For fear of being too prolix, I shall omit the exploit to Turtle-Bay, the march to the Transport, in the North River, in consequence of which she was cut off from the wharf, and the huzzaing through the town, and cry of no boards! at the Albany Pier, which being on the evening of Captain Lawrence' s arrival, doubtless proceeded from their joy on the good tidings he brought, and is a mark of their gratitude, and a proof that they are actuated by nothing but the pure dictates of liberty.

The above contains a narrative of the transactions which have disturbed the Town for a fortnight past, and which I desire, Mr˙ Rivington, you will not omit inserting in your paper; for while the most seditious and inflammatory papers are daily published, tending to alienate the minds of the people from our gracious King, (one of which is now circulating about the City, and read with avidity by those who have proscribed your paper, because some of your correspondents presume to think, and write for themselves.) a customer claims it as a right to hold up these matters to the publick. While we are determined to contend against the tyranny of the British Parliament and Ministry, let us not establish the sway of a mob, which includes despotism, the most cruel and severe of all others.

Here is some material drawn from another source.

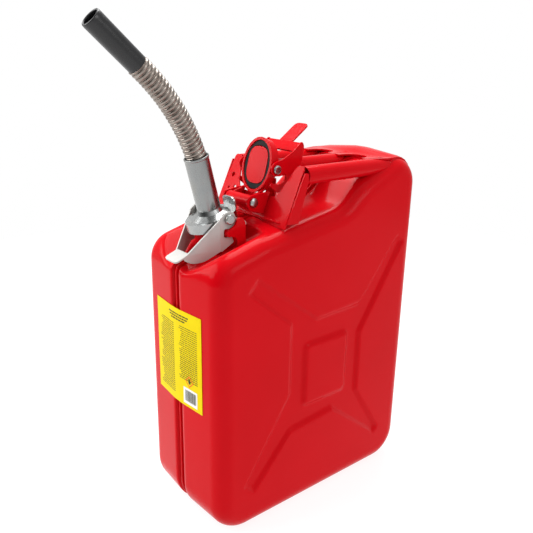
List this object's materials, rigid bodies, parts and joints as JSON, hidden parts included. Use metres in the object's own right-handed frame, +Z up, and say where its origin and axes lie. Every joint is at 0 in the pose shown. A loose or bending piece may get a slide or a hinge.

Many fellow-citizens have been deluded by the cry of liberty, which has been held up to them as the reason for these violences. They are now undeceived; but so daring a violation of the good order and police of the City, so flagitious an insult on Magistracy, and contempt of the laws, ought not to be passed over with impunity; for let us remember, that the restraints of the law are the security of liberty.




* The Packet Earl of Dunmore, Captain Lawrence, arrived at New-York on Tuesday, April 11, 1775. By this Vessel was received the London Gazette of February 11, containing the Address of the two Houses of Parliament to the King, adopted on the 7th, and presented to the King on the 9th of February.